The Three-Rivers reserve is a haven for rare wildlife, including snow leopard, Tibetan antelope and black-necked cranes. Government-funded roads can allow herding cooperatives to transport their products to the lucrative eastern markets while bringing in ecotourists seeking a wilderness experience epitomised by the nomadic Tibetans.
Of the world’s snow leopards, half live on the Tibetan plateau, and China wants to protect them. Nomads working as wildlife monitors can gather scientific data and deter poachers, while remaining on the land. In 2012, authorities announced paid positions for nearly 10,000 ‘keepers of the grassland’, an official endorsement of the value of herders. The wild yak and plateau wildlife now offer a means for the continued survival of Tibetan culture in this harsh landscape.
Children begin their first term at a rural school in Qinghai with military exercises on nearby grasslands, but many will graduate unable or unwilling to return to these ancestral pasturelands. Families are provided with a new home and living subsidy to bring their children to town for education, and few return to the old ways.

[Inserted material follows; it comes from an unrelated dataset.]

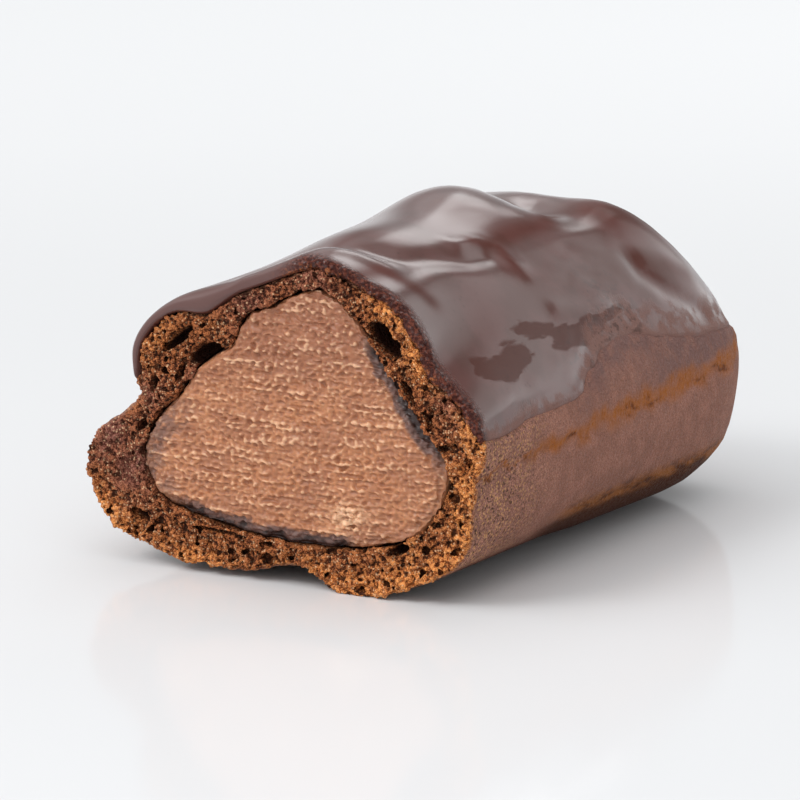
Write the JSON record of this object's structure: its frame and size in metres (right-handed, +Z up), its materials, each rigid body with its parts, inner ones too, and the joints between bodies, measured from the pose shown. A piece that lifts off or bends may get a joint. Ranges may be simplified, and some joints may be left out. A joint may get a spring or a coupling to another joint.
{
  "type": "eclair half",
  "caption": "Cut half of a chocolate eclair: baked choux shell, cocoa cream filling and a glossy chocolate glaze over the top.",
  "frame": {"origin": "centre of the bounding box's footprint, on the surface the pastry rests on", "axes": "+X towards the right side as the cut face is looked at, +Y from the cut face towards the closed round end, +Z up"},
  "size_m": [0.0458, 0.063, 0.035],
  "materials": {
    "choux_crust": "baked, matte, finely grained",
    "cocoa_cream": "satin, dragged by the knife",
    "chocolate_glaze": "glossy"
  },
  "bodies": {
    "root": {"choux_shell": "choux_crust", "cream_filling": "cocoa_cream", "chocolate_glaze": "chocolate_glaze"}
  },
  "joints": []
}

‘Life is perfect,’ says a taxi-driver father of five, who was resettled last year. Superficially his new home resembles idyllic suburban life, albeit without running water or power for street lights. His village is used for official visits to showcase the success of ecological resettlement and is more attractive than the most common concrete grids. ‘I like the government. I never went to school, but I hope [my children] may go to university one day.’
The resettlement villages are branded ‘thief schools’ or ‘ghettos on the grasslands’ by critics. Despite their high aims of improving education and healthcare, they bring inner-city problems to the rural landscape. Some find new opportunities there, but 70 per cent of resettled Tibetans remain unemployed, relying on government handouts, feeling hopeless and even suffering culture shock.
Pastoralism may now be a fringe lifestyle, but in fact it always has been so, a scrabble for life in the harshest liveable environment on Earth. Under the torrent flow of China’s economy, drive for urbanisation and the policy of compulsory education, the end of Tibet’s nomads may seem inevitable. Yet herding remains the plateau’s most sustainable lifestyle, and nomads are best placed to conserve the wildlife and land, offering a slender hope of survival against overwhelming odds.